NTSB investigators either traveled in support of this investigation or conducted a significant amount of investigative work without any travel, and used data obtained from various sources to prepare this aircraft accident report.

The airplane was destroyed during an in-flight collision with terrain during night visual meteorological conditions. The pilot contacted air traffic control (ATC) after takeoff and requested visual flight rules (VFR) flight following. ATC radar data indicated that the flight climbed to 5,500 feet mean sea level (msl) and proceeded on-course toward the intended destination. About 30 minutes into the flight, ATC informed the accident airplane of traffic in his vicinity. The other airplane was approximately 3 miles ahead of his position, northeast bound at 5,000 feet msl at that time. The accident pilot reported he did not have the traffic in sight.
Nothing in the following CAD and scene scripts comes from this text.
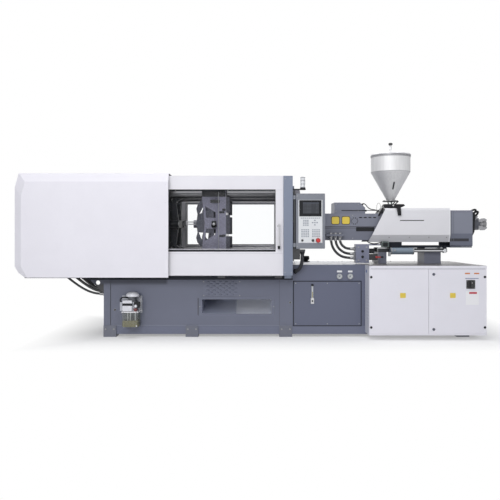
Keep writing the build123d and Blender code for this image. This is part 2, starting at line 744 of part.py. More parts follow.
# Guard pillars: folded channels on the sills that close the gate openings. The front one also
# carries the control panel's hinge post, and the arm under it from which the panel's conduit hangs.
pillar_y = (half_width - 110, half_width - 30)
pillar_z = (gate_bottom + 1, gate_top - 2)
pillar_inset = 12
post_x = 346
post_y = -half_width + 42
post_radius = 11
post_z = (940, 1580)
post_lug_z = (940, 1255, 1560)
post_lug_height = 20
arm_x = (408, 462)
arm_y = (-half_width + 48, -half_width + 102)
arm_z = (935, 957)
arm_block_low = 850
with BuildPart() as guard_pillars:
    for side in (-1, 1):
        outer = sorted((side * pillar_y[0], side * pillar_y[1]))
        inner = sorted((side * pillar_y[0], side * (pillar_y[1] - sheet)))
        block(pillar_x, outer, pillar_z)
        block((pillar_x[0] + sheet, pillar_x[1] - sheet), inner, (pillar_z[0] + sheet, pillar_z[1] - sheet),
              mode=Mode.SUBTRACT)
        block((pillar_x[0] + pillar_inset, pillar_x[1] - pillar_inset),
              sorted((side * (pillar_y[0] + pillar_inset), side * (sill_outer - pillar_inset))),
              (sill_z[1], pillar_z[0]))
    bar_z(post_x, post_y, post_z, post_radius)
    for lug_low in post_lug_z:
        block((pillar_x[1], post_x), (post_y - post_radius, post_y + post_radius),
              (lug_low, lug_low + post_lug_height))
    block((pillar_x[1], arm_x[1]), arm_y, arm_z)
    block((pillar_x[1], arm_x[0]), arm_y, (arm_block_low, arm_z[0] + 1))
save(guard_pillars, "guard_pillars")

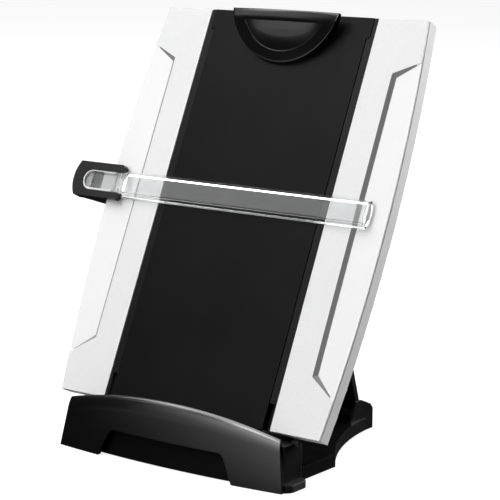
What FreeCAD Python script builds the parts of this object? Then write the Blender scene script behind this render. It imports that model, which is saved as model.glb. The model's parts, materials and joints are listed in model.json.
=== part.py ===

About 2 minutes later, ATC informed the accident pilot that the traffic was about 1-1/2 miles off his right wing. The pilot was also instructed to contact another ATC facility. The accident pilot did not respond to either transmission. The ATC radar track data suggested that the airplane subsequently entered a descending left turn, from a southeast course to a southwest course. The airplane appeared to level off at 4,900 feet msl momentarily, before it entered a descending right turn. The final radar data point was at 4,000 feet msl, which was the floor of radar coverage in the area. The airplane appeared to be in a right turn, passing through a northwest course at that time. The accident site was located approximately 1/2 mile east of the final radar data point. The accident site was located in a sparsely populated, rural agricultural area. The wreckage distribution was consistent with a low-level separation of the horizontal stabilator prior to impact. The examination also revealed that the right aft wing spars were bent upward and fractured at the wing-to-fuselage splice joint. All fracture surfaces were consistent with tensile overload failures. Stabilator and rudder control continuity was confirmed from the control surface to the aft cabin area. The post accident airframe and engine examination did not reveal any anomalies associated with an in-flight malfunction.

The National Transportation Safety Board determines the probable cause(s) of this accident to be:

Spatial disorientation experienced by the pilot while attempting to visually locate traffic during cruise flight, which resulted in a loss of aircraft control. Contributing factors were the inadvertent overload failure of the wing spar and stabilator, and the night lighting conditions.